And of course were all these Windows servers production critical, so monitoring of those very same Windows servers was key.
After some investigation it turned out ADI wasn’t in place at all, it only seemed like it. And because the primary Management Server never failed before, the customer never noticed it. Until the primary Management Server became corrupted and went offline for many days. Now their most business critical servers became unmonitored simply because ADI was only partially in place causing the Windows servers being unable to fail over to the secondary SCOM Management Server.
Since ADI isn’t magic at all but requires some serious attention in order to get it up and running AND some mistakes seem to be common, I have decided to write this posting. There is much to share so let’s start.

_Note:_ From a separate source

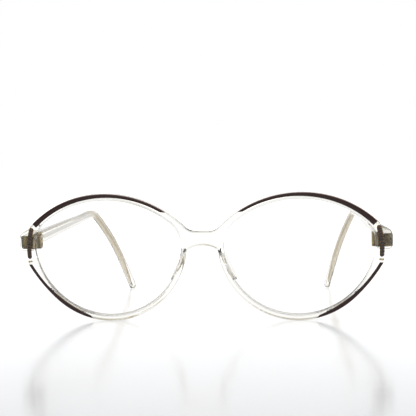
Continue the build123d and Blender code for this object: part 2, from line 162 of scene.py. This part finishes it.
studio = add_node(tree, "ShaderNodeMix", {"data_type": "RGBA"}, wall_to_white)
room = add_node(tree, "ShaderNodeBackground", inputs={"Color": studio.outputs[2], "Strength": 1.0})
add_node(tree, "ShaderNodeOutputWorld", inputs={"Surface": room.outputs[0]})

# A wide lamp overhead gives the floor its soft shadow
panel_data = bpy.data.lights.new("overhead_panel", "AREA")
panel_data.shape = "RECTANGLE"
panel_data.size = 2.4
panel_data.size_y = 2.0
panel_data.energy = 9.0  # watts
panel = bpy.data.objects.new("overhead_panel", panel_data)
panel.location = (0.0, 0.15, 1.1)
scene.collection.objects.link(panel)

# %% [markdown]
# The floor is a sheet of white acrylic: it keeps a soft shadow and mirrors the rims faintly, more so the
# flatter it is looked at. A gloss layer over a white body gives both, with no trick for the mirror image.

# %% Floor
white_acrylic, tree = new_material("white acrylic sheet, polished")
body = add_node(
    tree,
    "ShaderNodeBsdfPrincipled",
    inputs={"Base Color": to_linear("#c6cad2"), "Roughness": 0.13, "IOR": 1.5, "Specular IOR Level": 0.35},
)
# The floor brightens by itself towards the back until it meets the white behind, so no horizon shows
place = add_node(tree, "ShaderNodeTexCoord").outputs["Object"]
across_and_back = add_node(tree, "ShaderNodeSeparateXYZ", inputs={"Vector": place})
way_back = add_node(
    tree,
    "ShaderNodeMapRange",
    inputs={"Value": across_and_back.outputs["Y"], "From Min": -0.3, "From Max": 1.3},
)
brightening = add_node(tree, "ShaderNodeValToRGB", inputs={"Fac": way_back.outputs["Result"]})
levels = ((0.04, 0.12), (0.12, 0.26), (0.2, 0.38), (1.0, 0.9))
set_stops(brightening, [(position, grey(level)) for position, level in levels])
glow = add_node(
    tree, "ShaderNodeEmission", inputs={"Color": brightening.outputs["Color"], "Strength": 1.0}
)
floor_sum = add_node(tree, "ShaderNodeAddShader", inputs={0: body.outputs[0], 1: glow.outputs[0]})
add_node(tree, "ShaderNodeOutputMaterial", inputs={"Surface": floor_sum.outputs[0]})
floor_reach = 6.0  # metres, far enough that no edge shows
floor_mesh = bpy.data.meshes.new("floor")
corners = np.array([[-1, -1, 0], [1, -1, 0], [1, 1, 0], [-1, 1, 0]]) * floor_reach
floor_mesh.from_pydata(corners.tolist(), [], [(0, 1, 2, 3)])
floor_mesh.materials.append(white_acrylic)
floor = bpy.data.objects.new("floor", floor_mesh)
scene.collection.objects.link(floor)

# %% [markdown]
# The front, the pads and the temple sleeves are cellulose propionate, pressed clear into a polished mould.
# It bends light a little less than glass does, and it has aged to a faint straw colour that only shows
# where the light crosses a lot of it. So the colour is an absorption inside, not a paint outside.

# %% Clear plastic
def clear_material(name, tint, density, roughness, ior):
    """Transparent solid: a smooth refracting skin around an inside that swallows a little colour."""
    material, tree = new_material(name)
    place = add_node(tree, "ShaderNodeTexCoord").outputs["Object"]
    # Moulded plastic pulls in by a few hundredths of a millimetre, in swells about 4 mm long
    swell = add_node(
        tree, "ShaderNodeTexNoise", inputs={"Vector": place, "Scale": 1 / (4 * mm), "Detail": 1.0}
    )
    bump = add_node(
        tree,
        "ShaderNodeBump",
        inputs={"Height": swell.outputs["Fac"], "Strength": 0.25, "Distance": 0.05 * mm},
    )
    skin = add_node(
        tree,
        "ShaderNodeBsdfPrincipled",
        inputs={
            "Base Color": (1, 1, 1, 1),
            "Roughness": roughness,
            "IOR": ior,
            "Transmission Weight": 1.0,
            "Normal": bump.outputs["Normal"],
        },
    )
    inside = add_node(
        tree, "ShaderNodeVolumeAbsorption", inputs={"Color": to_linear(tint), "Density": density}
    )
    add_node(
        tree,
        "ShaderNodeOutputMaterial",
        inputs={"Surface": skin.outputs[0], "Volume": inside.outputs[0]},
    )
    return material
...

First of all, what’s ADI and why use it?
ADI is a mechanism which uses Active Directory as a location to store configuration information for SCOM Agents which aren’t ‘pushed’ from the SCOM Console. ADI uses a Service Connection Point (SCP) which stores the information like the name of the SCOM Management Group, the primary SCOM Management Server and the failover Management Server.
For a more detailed description how ADI works read this posting written by Steve Rachui. Even though the posting is based on SCOM 2007 R2, it’s still valid for OM12 (SP1). Satya Vel also wrote a good posting about ADI, to be found here. Together these postings share a good deal of information about ADI so no need for me to repeat it here .
Common ADI Mistake 01
Only the MomADadmin.exe tool is run. But this tool is only ONE step of the whole process of configuring ADI in a proper manner. Actually, configuring ADI doesn’t start by running this tool, nor does it end with running this tool. So RTFM is key here, as described in detail in Steve Rachui’s previous mentioned blog posting.
Common ADI Mistake 02
For a whole configuration of ADI additional steps in the SCOM Console are required as well, so don’t forget them:
It might sound like: ‘Doh! I knew that already!’ but you would be surprised how many times I have seen people forgetting this step.
Common ADI Mistake 03
AD isn’t checked for the presence of the ADI container after the tool MomADadmin.exe is run. Even though this is a simple process (Check Yourself Before You Wreck Yourself). Simply open ADUC and check for the presence of the ADI container, named OperationsManager. Don’t forget to enable the Advanced Features (View > Advanced Features) or the ADI container will never be shown…
Common ADI Mistake 04
Misconfiguring the SCOM Agent. Suppose you run Citrix servers, based on a ‘golden’ image and these servers are spawned every morning brand new. The golden image contains a SCOM Agent, manually installed. So far so good since this kind of servers are really good ADI customers.
But when installing the SCOM Agent, please make the right choice when entering the Management Group Configuration screen.
This is the WRONG choice when manually installing a SCOM Agent which must use ADI:
Selecting the option Specify Management Group information:
As a result a SCOM Agent installed like this will use the information provided by the user instead using ADI and without any further configuration, FAIL to failover to a secondary SCOM Management Server when the primary SCOM Management Server becomes unavailable.
This is the CORRECT choice when installing a SCOM Agent which must ADI:
Deselecting the option Specify Management Group information:
As a result the SCOM Agent will connect with the Active Directory SCP in order to get all the required information, thus this SCOM Agent will use ADI. Mind you, the option Use Management Group information from Active Directory will stay greyed out. This is normal! Simply click Next and the SCOM Agent will be installed with the ADI option enabled.
Common ADI Mistake 05
ADI isn’t tested! This is really too bad since NEVER EVER ASSUME, ALWAYS ASK & TEST! This prevents a lot of unwanted and unnecessary situations.
So when you think ADI is in place and fully configured, SIMPLY test it. Spawn a server with the SCOM Agent configured with ADI and look what it does. Does it connect to AD in order to obtain a configuration?
And does the SCOM Agent really work? Does is get a health status in SCOM? Are the MPs received and processed?
Another thing to test: Failover. When the primary Management Server goes offline, does the SCOM Agent failover to the secondary SCOM Management Server?
Of course, test this outside production hours but TEST it none the less. This way you’re sure the SCOM Agent is ADI enabled AND ADI works as intended.